Could you write out the opening lines of the data, word for word, stopping after the line that contains "# lengthwise groove and"?
────────────────
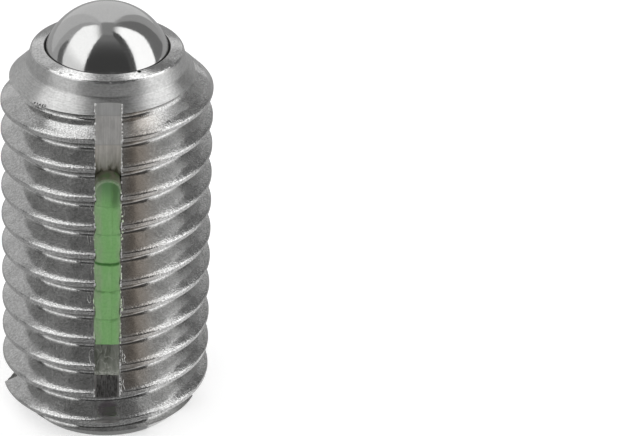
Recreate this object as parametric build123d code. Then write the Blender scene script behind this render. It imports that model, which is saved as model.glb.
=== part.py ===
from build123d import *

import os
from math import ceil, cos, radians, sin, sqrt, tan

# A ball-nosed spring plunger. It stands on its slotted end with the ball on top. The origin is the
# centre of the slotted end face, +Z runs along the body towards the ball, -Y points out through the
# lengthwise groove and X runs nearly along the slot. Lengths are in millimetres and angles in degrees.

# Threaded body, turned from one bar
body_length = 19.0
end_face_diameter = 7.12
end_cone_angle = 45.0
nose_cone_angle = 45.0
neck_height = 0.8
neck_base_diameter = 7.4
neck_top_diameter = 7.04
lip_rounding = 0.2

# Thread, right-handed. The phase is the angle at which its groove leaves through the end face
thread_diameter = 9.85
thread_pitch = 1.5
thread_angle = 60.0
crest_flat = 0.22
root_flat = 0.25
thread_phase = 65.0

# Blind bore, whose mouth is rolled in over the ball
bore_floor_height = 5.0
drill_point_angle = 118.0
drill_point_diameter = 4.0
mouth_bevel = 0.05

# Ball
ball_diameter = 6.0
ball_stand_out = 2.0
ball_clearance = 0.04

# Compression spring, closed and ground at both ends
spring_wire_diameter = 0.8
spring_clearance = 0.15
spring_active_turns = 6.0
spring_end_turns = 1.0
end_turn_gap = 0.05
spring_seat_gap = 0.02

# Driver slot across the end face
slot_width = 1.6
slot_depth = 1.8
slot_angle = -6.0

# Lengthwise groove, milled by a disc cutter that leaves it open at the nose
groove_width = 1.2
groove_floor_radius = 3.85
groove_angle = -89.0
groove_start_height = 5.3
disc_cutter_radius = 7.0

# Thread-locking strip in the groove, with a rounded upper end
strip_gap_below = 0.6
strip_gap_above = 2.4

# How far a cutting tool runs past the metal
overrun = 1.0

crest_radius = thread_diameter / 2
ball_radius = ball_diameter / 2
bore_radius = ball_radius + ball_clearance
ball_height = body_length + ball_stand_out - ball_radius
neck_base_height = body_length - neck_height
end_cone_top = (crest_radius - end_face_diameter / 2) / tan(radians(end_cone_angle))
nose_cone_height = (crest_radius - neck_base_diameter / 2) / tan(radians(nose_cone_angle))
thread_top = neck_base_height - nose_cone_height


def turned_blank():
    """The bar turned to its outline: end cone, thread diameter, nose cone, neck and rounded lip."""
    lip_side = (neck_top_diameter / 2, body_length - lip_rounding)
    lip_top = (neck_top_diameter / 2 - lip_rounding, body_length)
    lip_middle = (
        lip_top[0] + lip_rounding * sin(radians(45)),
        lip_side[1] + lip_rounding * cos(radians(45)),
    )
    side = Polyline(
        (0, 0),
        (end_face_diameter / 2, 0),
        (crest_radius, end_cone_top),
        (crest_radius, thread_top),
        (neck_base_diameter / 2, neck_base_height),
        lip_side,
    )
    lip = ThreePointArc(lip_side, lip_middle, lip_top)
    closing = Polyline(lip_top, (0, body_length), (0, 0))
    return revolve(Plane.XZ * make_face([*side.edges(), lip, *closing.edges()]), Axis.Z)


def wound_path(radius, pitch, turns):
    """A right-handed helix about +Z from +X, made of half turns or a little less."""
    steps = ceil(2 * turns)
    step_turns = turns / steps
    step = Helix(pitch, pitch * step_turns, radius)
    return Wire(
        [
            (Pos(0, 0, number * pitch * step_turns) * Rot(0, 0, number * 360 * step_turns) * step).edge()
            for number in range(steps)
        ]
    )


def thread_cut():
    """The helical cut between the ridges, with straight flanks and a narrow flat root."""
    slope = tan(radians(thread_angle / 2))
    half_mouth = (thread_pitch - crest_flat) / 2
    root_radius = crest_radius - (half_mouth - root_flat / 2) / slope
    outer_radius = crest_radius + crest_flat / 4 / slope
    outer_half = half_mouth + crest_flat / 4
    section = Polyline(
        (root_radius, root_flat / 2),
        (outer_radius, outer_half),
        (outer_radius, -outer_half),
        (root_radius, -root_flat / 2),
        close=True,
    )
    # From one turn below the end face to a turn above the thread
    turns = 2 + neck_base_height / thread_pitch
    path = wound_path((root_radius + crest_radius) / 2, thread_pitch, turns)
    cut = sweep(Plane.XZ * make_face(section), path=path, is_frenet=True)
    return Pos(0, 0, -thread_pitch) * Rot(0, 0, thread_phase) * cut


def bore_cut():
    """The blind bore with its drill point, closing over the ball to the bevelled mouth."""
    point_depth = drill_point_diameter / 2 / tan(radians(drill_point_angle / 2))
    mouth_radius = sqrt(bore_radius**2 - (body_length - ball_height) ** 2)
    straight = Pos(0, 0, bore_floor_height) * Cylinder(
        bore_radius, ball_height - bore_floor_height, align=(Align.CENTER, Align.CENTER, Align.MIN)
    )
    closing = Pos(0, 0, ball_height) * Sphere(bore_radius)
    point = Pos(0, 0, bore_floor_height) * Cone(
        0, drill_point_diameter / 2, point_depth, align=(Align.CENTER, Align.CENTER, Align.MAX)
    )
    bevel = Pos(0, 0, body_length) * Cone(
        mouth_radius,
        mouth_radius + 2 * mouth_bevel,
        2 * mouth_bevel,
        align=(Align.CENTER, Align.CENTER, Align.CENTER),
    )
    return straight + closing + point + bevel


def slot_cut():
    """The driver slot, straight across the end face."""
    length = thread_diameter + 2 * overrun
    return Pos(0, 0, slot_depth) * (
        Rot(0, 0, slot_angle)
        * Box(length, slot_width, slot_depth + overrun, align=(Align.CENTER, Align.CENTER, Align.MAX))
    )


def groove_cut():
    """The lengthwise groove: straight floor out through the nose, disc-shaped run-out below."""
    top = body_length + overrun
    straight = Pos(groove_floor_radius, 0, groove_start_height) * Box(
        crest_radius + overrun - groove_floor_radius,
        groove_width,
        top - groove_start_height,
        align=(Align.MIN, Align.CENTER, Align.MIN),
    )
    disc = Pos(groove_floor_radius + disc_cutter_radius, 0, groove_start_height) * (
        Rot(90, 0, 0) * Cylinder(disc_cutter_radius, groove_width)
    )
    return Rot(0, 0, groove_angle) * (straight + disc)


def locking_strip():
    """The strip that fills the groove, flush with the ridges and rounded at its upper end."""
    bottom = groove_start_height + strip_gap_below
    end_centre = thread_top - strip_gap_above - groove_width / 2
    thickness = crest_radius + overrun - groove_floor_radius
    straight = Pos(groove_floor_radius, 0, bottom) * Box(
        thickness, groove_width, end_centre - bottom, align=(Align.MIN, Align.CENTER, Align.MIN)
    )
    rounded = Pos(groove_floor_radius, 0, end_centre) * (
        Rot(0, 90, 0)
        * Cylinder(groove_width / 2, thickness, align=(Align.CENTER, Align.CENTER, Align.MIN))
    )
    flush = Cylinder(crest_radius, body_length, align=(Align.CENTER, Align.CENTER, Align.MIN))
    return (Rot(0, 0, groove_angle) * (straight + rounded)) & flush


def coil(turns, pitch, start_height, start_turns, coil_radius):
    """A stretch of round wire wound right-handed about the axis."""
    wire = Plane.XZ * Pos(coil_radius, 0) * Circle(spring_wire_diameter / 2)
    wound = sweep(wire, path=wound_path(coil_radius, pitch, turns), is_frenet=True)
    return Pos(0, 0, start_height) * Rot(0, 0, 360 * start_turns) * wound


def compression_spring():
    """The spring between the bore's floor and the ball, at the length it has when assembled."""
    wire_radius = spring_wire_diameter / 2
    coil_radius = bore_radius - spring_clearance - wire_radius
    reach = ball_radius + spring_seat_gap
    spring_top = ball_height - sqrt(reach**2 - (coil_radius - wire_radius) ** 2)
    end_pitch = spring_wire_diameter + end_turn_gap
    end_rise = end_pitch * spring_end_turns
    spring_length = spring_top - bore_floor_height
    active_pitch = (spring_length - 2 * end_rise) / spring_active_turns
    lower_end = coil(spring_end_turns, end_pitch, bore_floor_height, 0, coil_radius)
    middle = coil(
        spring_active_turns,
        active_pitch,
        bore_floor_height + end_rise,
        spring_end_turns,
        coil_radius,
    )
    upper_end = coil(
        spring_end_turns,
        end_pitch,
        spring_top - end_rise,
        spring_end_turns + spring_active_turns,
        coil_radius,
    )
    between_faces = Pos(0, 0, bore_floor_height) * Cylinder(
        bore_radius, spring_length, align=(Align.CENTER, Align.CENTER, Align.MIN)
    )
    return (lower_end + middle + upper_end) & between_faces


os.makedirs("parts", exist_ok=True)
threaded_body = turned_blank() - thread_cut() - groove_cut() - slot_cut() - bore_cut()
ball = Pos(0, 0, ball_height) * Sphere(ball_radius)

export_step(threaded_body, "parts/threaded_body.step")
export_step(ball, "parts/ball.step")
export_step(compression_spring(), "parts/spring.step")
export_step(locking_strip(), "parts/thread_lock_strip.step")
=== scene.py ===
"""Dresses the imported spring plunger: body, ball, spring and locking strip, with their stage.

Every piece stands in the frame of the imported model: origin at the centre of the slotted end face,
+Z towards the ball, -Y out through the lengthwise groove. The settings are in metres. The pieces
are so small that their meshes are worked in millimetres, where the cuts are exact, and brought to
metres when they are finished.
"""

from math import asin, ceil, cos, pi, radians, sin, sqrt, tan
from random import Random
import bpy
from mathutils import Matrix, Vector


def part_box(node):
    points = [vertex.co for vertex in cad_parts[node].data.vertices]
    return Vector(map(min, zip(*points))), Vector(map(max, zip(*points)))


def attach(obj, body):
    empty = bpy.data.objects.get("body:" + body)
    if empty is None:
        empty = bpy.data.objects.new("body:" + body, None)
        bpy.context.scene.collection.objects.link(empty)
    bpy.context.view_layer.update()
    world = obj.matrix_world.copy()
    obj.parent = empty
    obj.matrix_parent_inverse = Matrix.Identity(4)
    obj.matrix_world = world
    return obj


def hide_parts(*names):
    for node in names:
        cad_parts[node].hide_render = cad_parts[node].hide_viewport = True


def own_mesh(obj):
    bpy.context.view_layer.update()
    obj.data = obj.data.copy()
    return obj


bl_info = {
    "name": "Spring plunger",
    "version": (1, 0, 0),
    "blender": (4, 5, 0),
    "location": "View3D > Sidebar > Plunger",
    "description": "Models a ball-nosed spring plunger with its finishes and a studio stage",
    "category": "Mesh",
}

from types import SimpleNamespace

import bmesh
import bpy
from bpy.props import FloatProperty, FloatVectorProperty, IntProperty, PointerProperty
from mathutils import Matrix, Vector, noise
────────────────
Expected answer |
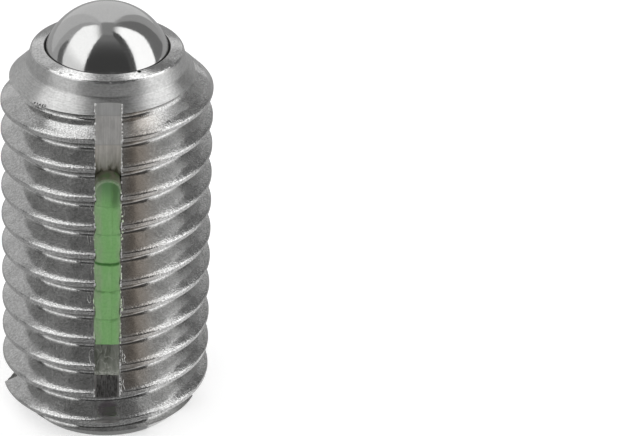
Recreate this object as parametric build123d code. Then write the Blender scene script behind this render. It imports that model, which is saved as model.glb.
=== part.py ===
from build123d import *

import os
from math import ceil, cos, radians, sin, sqrt, tan

# A ball-nosed spring plunger. It stands on its slotted end with the ball on top. The origin is the
# centre of the slotted end face, +Z runs along the body towards the ball, -Y points out through the
# lengthwise groove and X runs nearly along the slot. Lengths are in millimetres and angles in degrees.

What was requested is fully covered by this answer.